#### [REQUEST]
Report the count of lines below in which the string "joints" occurs; include nothing else.

#### [DATA EXCERPTS]
_ _ _ _ _ _ _

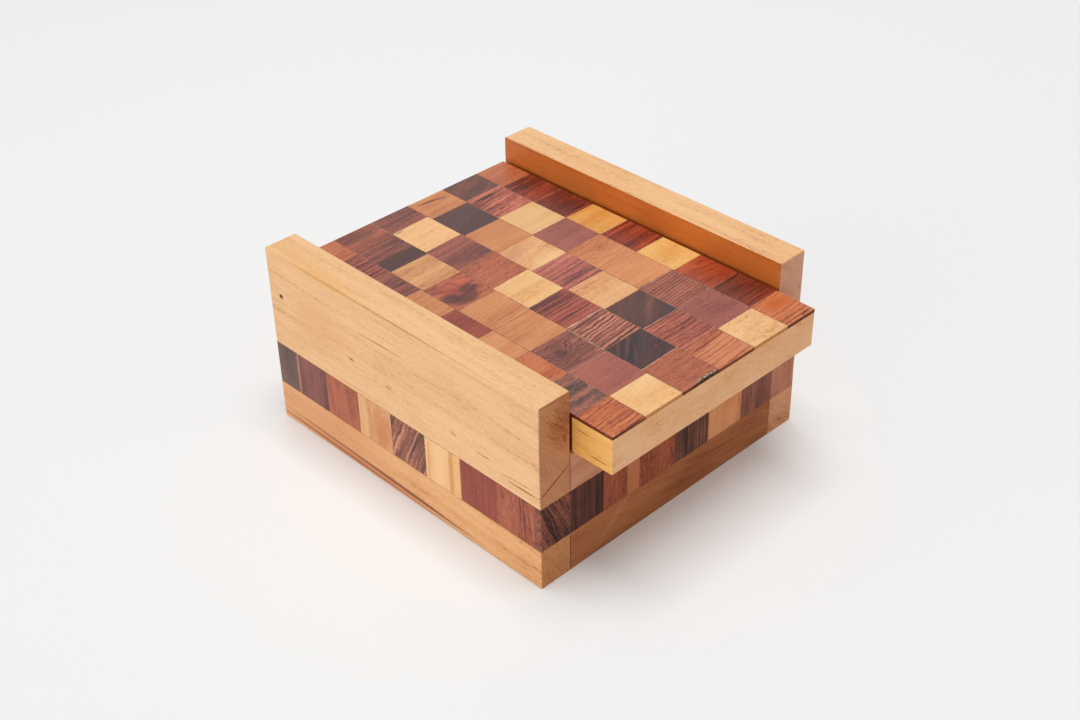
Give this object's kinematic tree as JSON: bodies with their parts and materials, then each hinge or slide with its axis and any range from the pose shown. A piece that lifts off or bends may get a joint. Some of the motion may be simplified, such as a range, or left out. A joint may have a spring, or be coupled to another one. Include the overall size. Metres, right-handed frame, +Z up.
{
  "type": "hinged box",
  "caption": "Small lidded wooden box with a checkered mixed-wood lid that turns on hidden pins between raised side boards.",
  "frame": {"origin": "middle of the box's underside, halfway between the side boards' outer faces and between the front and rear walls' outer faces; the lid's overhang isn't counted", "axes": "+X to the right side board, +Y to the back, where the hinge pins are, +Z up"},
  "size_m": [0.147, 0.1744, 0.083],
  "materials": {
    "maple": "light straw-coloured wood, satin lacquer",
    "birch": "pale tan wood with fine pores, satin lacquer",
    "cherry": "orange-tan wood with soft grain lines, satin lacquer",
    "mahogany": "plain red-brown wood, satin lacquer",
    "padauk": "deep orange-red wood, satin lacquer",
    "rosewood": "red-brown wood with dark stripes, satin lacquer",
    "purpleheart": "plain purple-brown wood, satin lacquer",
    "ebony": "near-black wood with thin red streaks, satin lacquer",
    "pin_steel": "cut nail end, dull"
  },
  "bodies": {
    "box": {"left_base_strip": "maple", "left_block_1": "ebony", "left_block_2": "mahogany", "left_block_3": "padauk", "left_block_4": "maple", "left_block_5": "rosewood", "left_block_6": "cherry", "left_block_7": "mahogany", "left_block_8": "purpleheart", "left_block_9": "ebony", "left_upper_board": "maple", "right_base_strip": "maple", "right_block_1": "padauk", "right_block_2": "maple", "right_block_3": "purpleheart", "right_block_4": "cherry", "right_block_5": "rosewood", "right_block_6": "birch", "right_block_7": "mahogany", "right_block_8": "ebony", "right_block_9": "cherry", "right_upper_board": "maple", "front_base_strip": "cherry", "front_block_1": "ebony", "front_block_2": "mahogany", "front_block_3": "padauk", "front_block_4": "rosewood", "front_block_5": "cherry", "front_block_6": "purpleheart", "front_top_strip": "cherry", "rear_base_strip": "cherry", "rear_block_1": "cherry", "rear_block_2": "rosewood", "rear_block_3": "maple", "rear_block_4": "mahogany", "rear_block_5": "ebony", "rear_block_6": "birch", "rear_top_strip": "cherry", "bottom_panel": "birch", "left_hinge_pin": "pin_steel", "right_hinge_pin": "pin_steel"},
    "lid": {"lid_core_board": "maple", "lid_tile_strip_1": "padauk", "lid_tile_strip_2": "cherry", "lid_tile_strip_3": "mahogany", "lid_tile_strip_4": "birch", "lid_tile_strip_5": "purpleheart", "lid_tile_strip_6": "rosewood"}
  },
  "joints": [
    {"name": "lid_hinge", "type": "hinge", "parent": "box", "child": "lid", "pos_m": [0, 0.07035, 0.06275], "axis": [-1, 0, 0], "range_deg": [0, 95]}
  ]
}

_ _ _ _ _ _ _

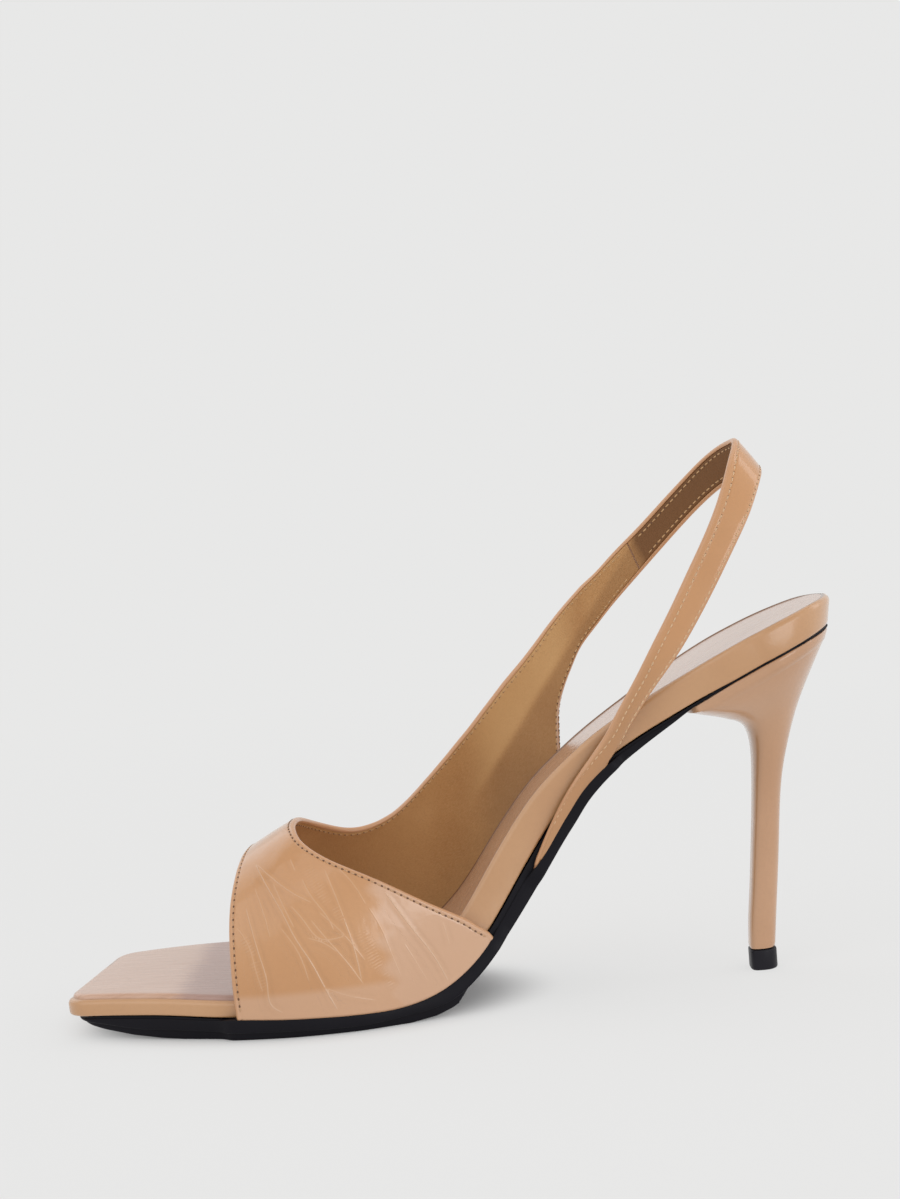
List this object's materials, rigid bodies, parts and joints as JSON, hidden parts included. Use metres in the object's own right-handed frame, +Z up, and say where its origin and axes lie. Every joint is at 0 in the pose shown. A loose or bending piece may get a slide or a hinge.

_ _ _ _ _ _ _

#### [CORRECT RESULT]
2